Perhaps no scene in Lonergan’s new movie, Manchester by the Sea, sums this up better than its centerpiece: a long, startling flashback that reveals just how deeply Lonergan conceives of those persistent wounds he mentioned. The scene peers right into the heart of the movie’s hero, a custodian named Lee Chandler (Casey Affleck), who to this point we’ve seen mostly in short, declarative glimpses: of his work life in a Boston apartment complex, plunging toilets for bored women who report him for rejecting their flirtations; of nightly bar fights, in which he lashes out against imagined slights. We’ve seen bits of his past, too, and of his relationship to his older brother Joe (Kyle Chandler), whose sudden death gets the movie rolling when it forces Lee to return home, to Manchester-by-the-Sea.

The flashback in question occurs when Lee is looking over his brother’s will. Suddenly, it hits. Lonergan doesn’t impede with one long sequence, but with a memory that’s gnarly and broken up: We cut away and come back, then cut away again. It’s musical — percussive. It’s a showcase of everything that makes Lonergan’s filmmaking so distinctive: the quietly furious editing that lends some scenes an extra layer of jumpy psychological subtext; those pristinely staged but unfussy images; the moral rigor to his characters’ conversations; and the director’s mutual sense of trust with his actors. Lonergan’s best technique as both a writer and filmmaker consists of peeling back the layers of who his characters are — and understanding not only what they do, but how they think. The moment in question is a consummate example of how he can provide an insight into a character that undoes everything we’ve already seen and unsettles our sense of where a movie like this can go.

What if we don’t change? What if we can’t? Like Rogaine and manure, many of the rules of modern storytelling are wrought from a single promise: growth. There’s a soft comfort in watching a movie or TV show and seeing a character’s flaws pile on bit by bit. You watch, aghast — but you watch. The implicit promise is that the characters won’t always be that way. Lonergan is very much a modern storyteller. But his art makes no such promises — resolution, when it comes, is worked for and earned, not doled out according to our expectations. Lonergan holds some scenes too long; others he cuts away from so suddenly the exit line can’t help but feel like a punch line, even if serious. He is one of our great living moral artists, not due to his own conclusions, but because he’s so singularly fascinated with how morality, as a spiritual pressure, works.

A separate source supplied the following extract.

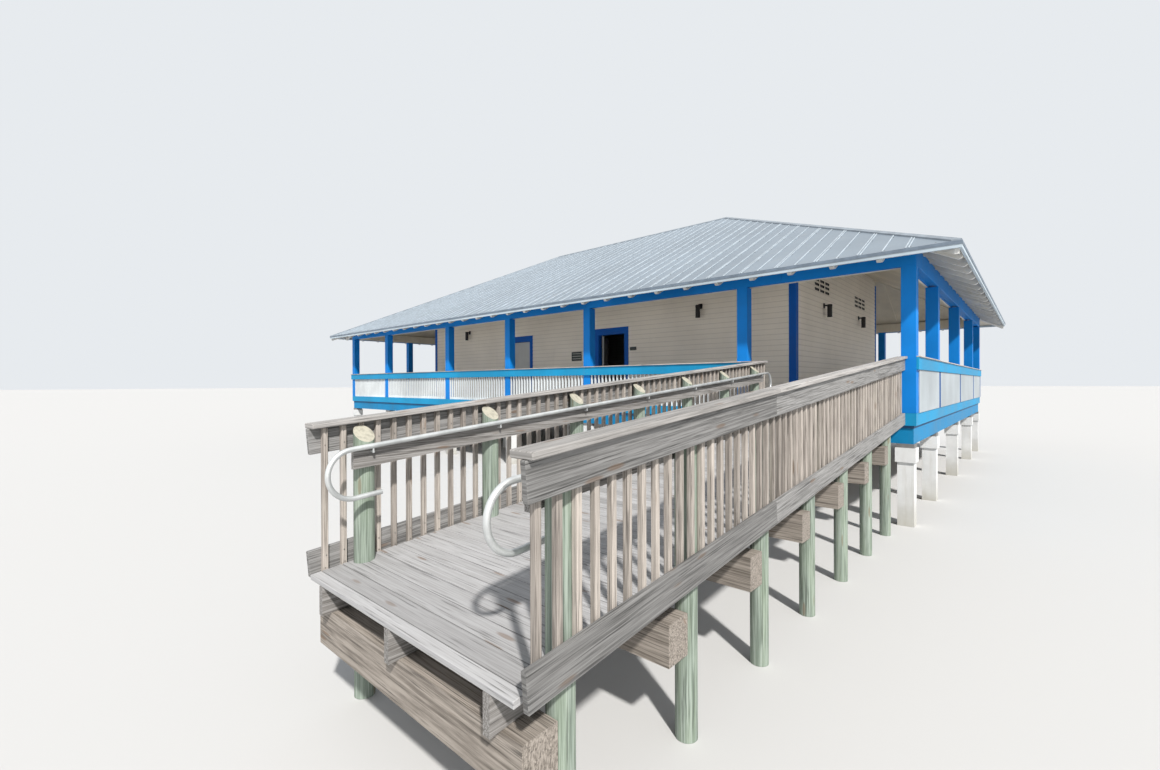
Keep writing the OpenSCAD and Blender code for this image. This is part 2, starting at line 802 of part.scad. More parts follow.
module handrail_boards() {
  color(weathered) at_grab()
    ramp_part(0, board_t, ramp_ys[post_n] - 130, ramp_ys[0] + 130, pipe_z - 155, pipe_z - 15);
}

// Pipe handrail with a return bend at each end, held by short arms
pipe_x = board_t + 40;
module pipe() {
  r = pipe_d/2;
  y0 = -(ramp_run - pipe_bend - r)/cos(ramp_a);
  y1 = -546;
  translate([pipe_x, -hd, floor_h + pipe_z]) rotate([ramp_a, 0, 0]) {
    translate([0, y1, 0]) rotate([90, 0, 0]) cylinder(r = r, h = y1 - y0, $fn = 48);
    for (e = [[y1, 0], [y0, 1]]) translate([0, e[0], -pipe_bend]) mirror([0, e[1], 0]) {
      rotate([0, 90, 0]) rotate_extrude(angle = 180, $fn = 64)
        translate([pipe_bend, 0]) circle(r = r, $fn = 48);
      translate([0, 0, -pipe_bend]) rotate([90, 0, 0]) cylinder(r = r, h = 200, $fn = 48);
    }
  }
  for (y = ramp_ys) translate([board_t, y, ramp_z(y) + pipe_z - 45])
    union() {
      rotate([0, 90, 0]) cylinder(d = 14, h = pipe_x - board_t + 6, $fn = 32);
      translate([pipe_x - board_t, 0, -7]) cylinder(d = 14, h = 45, $fn = 32);
    }
}

module ramp_handrails() { color(metal) at_grab() pipe(); }

piles();
saddle_blocks();
outer_girders();
inner_girders();
joist_bands();
floor_joists();
rim_boards();
floor_deck();
porch_posts();
porch_beams();
front_wall_right();
front_wall_middle();
front_wall_left();
door_heads();
back_wall();
left_wall();
right_wall();
corner_boards();
door_casings();
door_leaf();
door_hinges();
closed_leaf();
vent_plates();
wall_lamps();
wall_plates();
porch_ceiling();
rafters();
hip_rafters();
roof_front();
roof_back();
roof_left();
roof_right();
roof_caps();
fascia();
drip_edge();
rail_boards();
rail_caps();
front_pickets();
back_pickets();
side_panels();
ramp_deck();
ramp_stringers();
ramp_cross_beams();
ramp_posts();
ramp_left_railing();
ramp_right_railing();
handrail_boards();
ramp_handrails();
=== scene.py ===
"""Looks for the raised beach building: boards, laps, ribs, screws and finishes."""
import math
import random

import bmesh
import bpy
from mathutils import Matrix, Vector


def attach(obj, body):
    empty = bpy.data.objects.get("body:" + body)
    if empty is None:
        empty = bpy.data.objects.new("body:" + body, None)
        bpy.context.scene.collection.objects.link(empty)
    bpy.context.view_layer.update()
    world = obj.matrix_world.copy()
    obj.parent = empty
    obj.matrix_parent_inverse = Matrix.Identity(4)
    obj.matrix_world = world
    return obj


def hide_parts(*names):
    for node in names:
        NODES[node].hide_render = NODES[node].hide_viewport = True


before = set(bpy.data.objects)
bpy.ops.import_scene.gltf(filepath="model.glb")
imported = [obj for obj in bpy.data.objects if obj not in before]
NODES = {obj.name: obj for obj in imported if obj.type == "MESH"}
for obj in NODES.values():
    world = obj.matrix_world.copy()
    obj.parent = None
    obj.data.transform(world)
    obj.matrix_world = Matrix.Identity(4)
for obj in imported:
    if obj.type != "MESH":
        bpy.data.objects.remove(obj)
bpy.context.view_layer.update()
rng = random.Random(7)

# Sizes shared with the solids, in metres
BOARD, POST = 0.038, 0.213
MID_BAY, LONG_BAY, END_BAY = 3.073, 4.097, 2.817
SIDE_BAY, SIDE_END = 3.654, 2.491
PORCH_D, PORCH_S = 2.335, 2.688
EAVE, PITCH = 0.649, 0.505
FLOOR = 1.7
EDGE = FLOOR + 2.68
RIM_UP = 0.148
BEAM_Z, BEAM_H = 2.541, 0.302
RAIL_H, RAIL_BOARD, RAIL_CAP_T, CAP_W = 1.075, 0.202, 0.018, 0.062
DOOR_X, DOOR_W, DOOR_H, JAMB = 1.516, 1.042, 2.146, 0.03
CASING, CORNER = 0.147, 0.139
RAMP_W, RAMP_RUN, RAMP_FALL, RAMP_H = 2.251, 8.282, 0.714, 1.075
RAMP_GAP, RAMP_FIRST, RAMP_INSET = 1.201, 0.714, 0.21
PICKET, PICKET_PITCH, SIDE_BOARD, RAIL_LOW = 0.038, 0.135, 0.19, -0.04
RAFTER_D, ROOF_T = 0.16, 0.042

HALF_W = MID_BAY + LONG_BAY + END_BAY + POST / 2
HALF_D = SIDE_BAY + SIDE_END + POST / 2
ROOM_X, ROOM_Y = HALF_W - PORCH_S, HALF_D - PORCH_D
EAVE_X, EAVE_Y = HALF_W + EAVE, HALF_D + EAVE
SLOPE = math.atan(PITCH)
RAMP_RIGHT = HALF_W - RAMP_INSET
RAMP_LEFT = RAMP_RIGHT - RAMP_W
RAMP_ANGLE = math.atan(RAMP_FALL / RAMP_RUN)
RAMP_POST_Y = [-HALF_D - RAMP_FIRST - RAMP_GAP * i for i in range(7)]
BAYS = [MID_BAY, MID_BAY + LONG_BAY, MID_BAY + LONG_BAY + END_BAY]
POST_X = [-x for x in reversed(BAYS)] + [0.0] + BAYS
SIDE_Y = [-SIDE_BAY, 0.0, SIDE_BAY]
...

In his 2011 masterpiece Margaret, a teacher trying to convince a student of geometry’s relevance to her life asks: “Haven’t you ever been put in a new situation and found that, after overcoming its difficulties, you had developed a new set of skills and new experiences along the way?” The student, being a Lonergan heroine, says no, and then she has one such experience. Lee, of Manchester, is much the same. Lonergan characters are not the kinds of people who’d willfully change, no matter how necessary it was. So he dreams up scenarios in which they might have to. The world can make them new.

Lonergan has directed three films, but he initially came to the fore as the playwright behind sharp, observant classics like This Is Our Youth. He then worked as a screenwriter for hire, most famously writing Analyze This and doctoring the script of Gangs of New York. His scripts for other people don’t quite prepare you for his own work, nor even do his plays, which have an Upper East Side buoyancy to them that his films, mostly located elsewhere, do not. As a playwright, he is, as Hilton Als has put it, “a bard of the not-so-haute bourgeoisie.” Each of his films, on the other hand, is about grief.

Each tackles it differently. You can sandwich Manchester between Lonergan’s two previous films, in terms of ambition and subject. You Can Count on Me studies the troubled reconciliation of an adult brother and sister. Margaret is a post-9/11 dramatic epic set in New York City. It’s most directly about the moral crisis of a teenager who feels responsible for a pedestrian’s death. But Lonergan’s canvas is expansive: Margaret is full of distant, observant cutaways to the city — loud, chaotic, argumentative, alive. It’s in part a movie about how life goes on, how small the greatest moral crisis seems in the larger scheme of things. But it’s also about our ironic need for these crises, which tell us who we are and how we live. Margaret is one of the great films of the 21st century — and it almost wasn’t released. It was filmed in 2005 but sat in limbo for six years, thanks to a lengthy (some say excessive) editing process and a protracted legal battle with coproducer Gary Gilbert.

Manchester is smaller than Margaret but bigger than You Can Count on Me. When Lee is called back home to Manchester, there’s stuff to take care of: namely his brother’s house and, relatedly, his nephew Patrick, a high schooler with too many sports commitments and too many girlfriends for his own good. There are ghosts for Lee to avoid, too, of course — an ex-wife, Randi (Michelle Williams); a cemetery; and many of the other people he once knew, whose faces declare either skepticism or pity.

It’s a simple Lonergan premise, straightforward in that distinctive Lonergan way: An event brings characters together, and the rest of the film is spent showing us the myriad pressures that threaten to pull them apart. Manchester by the Sea is marked by tragedy. It isn’t one in the classical sense, but Matt Damon, who came up with the idea for the movie with John Krasinski, has said: “I never made it through this script without crying, and I never made it through any iteration of any cut of this movie without crying. It’s absolutely devastating. It’s one of the most beautiful things I’ve ever come across.”

One of Lonergan’s favorite modes of behavior is the frustrated response to failure — something his movies are full of. Dropped calls, for instance. It’s possible that no one in the Lonergan universe has proper phone etiquette: So many calls in his films become shouting matches. The symbolism is obvious — particularly in Manchester, which is so much about the difficulties Lee has expressing himself to others. But when you add to that stubbed toes, an overstuffed fridge that won’t close, and a stretcher that won’t properly collapse during the movie’s most tragic scene, you realize you’re witnessing a world that’s wholly divorced from the emotional needs and woes of people.

That sounds terrifying. For Lonergan, it’s a mere fact of life. Lonergan somehow finds a way to translate his worldview to the screen and stage without lecturing us or forcing his characters to become the mouthpieces for his take du jour. He asks old questions in a fresh way, purely through dramatic form. So what if we can’t change, and never get over our wounds? In the world of Lonergan, drama isn’t what happens when you change, but simply a consequence of being you.